In September, Google launched a new program, the Safe Browsing Alerts for Network Administrators. At that time is was labeled as an “experimental tool.” It sent e-mail notifications administrators running their own networks to receive information, which pointed out bad URLs if Google’s automated scanners find malicious content.
Well, the experimental version is over. Google has now added notification for phishing URLs to its service. It warns administrators if their networks have been compromised.

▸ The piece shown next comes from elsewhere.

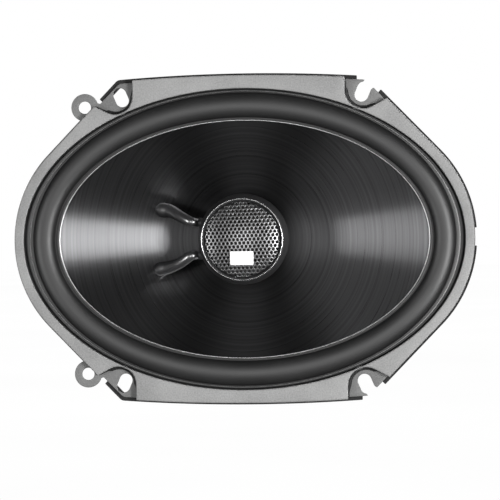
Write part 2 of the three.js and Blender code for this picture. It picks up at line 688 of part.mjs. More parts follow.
function buildMotor() {
  const plateBack = TOP_PLATE_FRONT - TOP_PLATE.thickness;
  const plate = ring(TOP_PLATE.hole, TOP_PLATE.radius, plateBack, TOP_PLATE_FRONT)
    .subtract(rivetHoles(TOP_PLATE_FRONT - RIVET.length, TOP_PLATE_FRONT + PAST));
  addPiece(motorGroup, "top_plate", plate, MATERIAL.steel);

  const magnet = ring(MAGNET.hole, MAGNET.radius, MAGNET_FRONT - MAGNET.thickness, MAGNET_FRONT);
  addPiece(motorGroup, "magnet", magnet, MATERIAL.ferrite);

  const boltSeat = MOTOR_BACK + BOLT.headHeight + 2 * GAP;
  const yoke = turned([
    [BOLT.bore, TOP_PLATE_FRONT],
    [BOLT.bore, boltSeat],
    [BOLT.counterbore, boltSeat],
    [BOLT.counterbore, MOTOR_BACK],
    [BACK_PLATE.radius, MOTOR_BACK],
    [BACK_PLATE.radius, BACK_PLATE_FRONT],
    [POLE_RADIUS, BACK_PLATE_FRONT],
    [POLE_RADIUS, TOP_PLATE_FRONT],
  ]);
  addPiece(motorGroup, "back_plate_and_pole", yoke, MATERIAL.steel);

  const bootBack = MOTOR_BACK - GAP - BOOT.wall;
  const bootOuter = MAGNET.radius + GAP + BOOT.wall;
  const boot = turned([
    [0, bootBack],
    [bootOuter, bootBack],
    [bootOuter, bootBack + BOOT.height],
    [bootOuter - BOOT.wall, bootBack + BOOT.height],
    [bootOuter - BOOT.wall, bootBack + BOOT.wall],
    [0, bootBack + BOOT.wall],
  ]);
  addPiece(motorGroup, "magnet_boot", boot, MATERIAL.rubber);

  rivetSpots().forEach(([x, y], i) => {
    const headBack = BOTTOM.front + GAP;
    const rivet = turned(
      [
        [0, TOP_PLATE_FRONT - RIVET.length + GAP],
        [RIVET.shank, TOP_PLATE_FRONT - RIVET.length + GAP],
        [RIVET.shank, headBack],
        [RIVET.head, headBack],
        [RIVET.head * 0.7, headBack + RIVET.headHeight],
        [0, headBack + RIVET.headHeight],
      ],
      16,
    );
    addPiece(motorGroup, `motor_rivet_${i + 1}`, rivet, MATERIAL.steel).position.set(x, y, 0);
  });
}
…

Some network administrators may not be responsible for running websites on their networks, nevertheless, the program allows them to notify those who do. It informs them that the sites are infected and they need to have them cleaned. What hackers can do is compromise a poorly secured website in order to place malicious content or set up a phishing site; the latter may even be unknown to the website operator. That’s risky and dangerous for website owners. They may find their sites blacklisted without their knowledge.
A phishing site tries to elicit personal information from a victim, usually this done by tricking the visitor to the site into believing that the page they’ve landed on is legitimate.
Now Google has gone a step further in malware protection by adding notification of phishing URLs to the e-mail warnings it sends to administrators.
While these advances are important, it is important to realize that there is usually a short time period before the site is either blacklisted or shut down. Meanwhile, Google’s Chrome browser has the “safe browsing” technology built in. This will block users from going to potentially harmful websites on the blacklist.
Another feature is that in the messaging element the notification can be sent in XML data format. This permits administrators to process the notification using scripts to automate other functions.
Administrators can register their networks on Google’s Safe Browsing Alerts for Network Administrators site.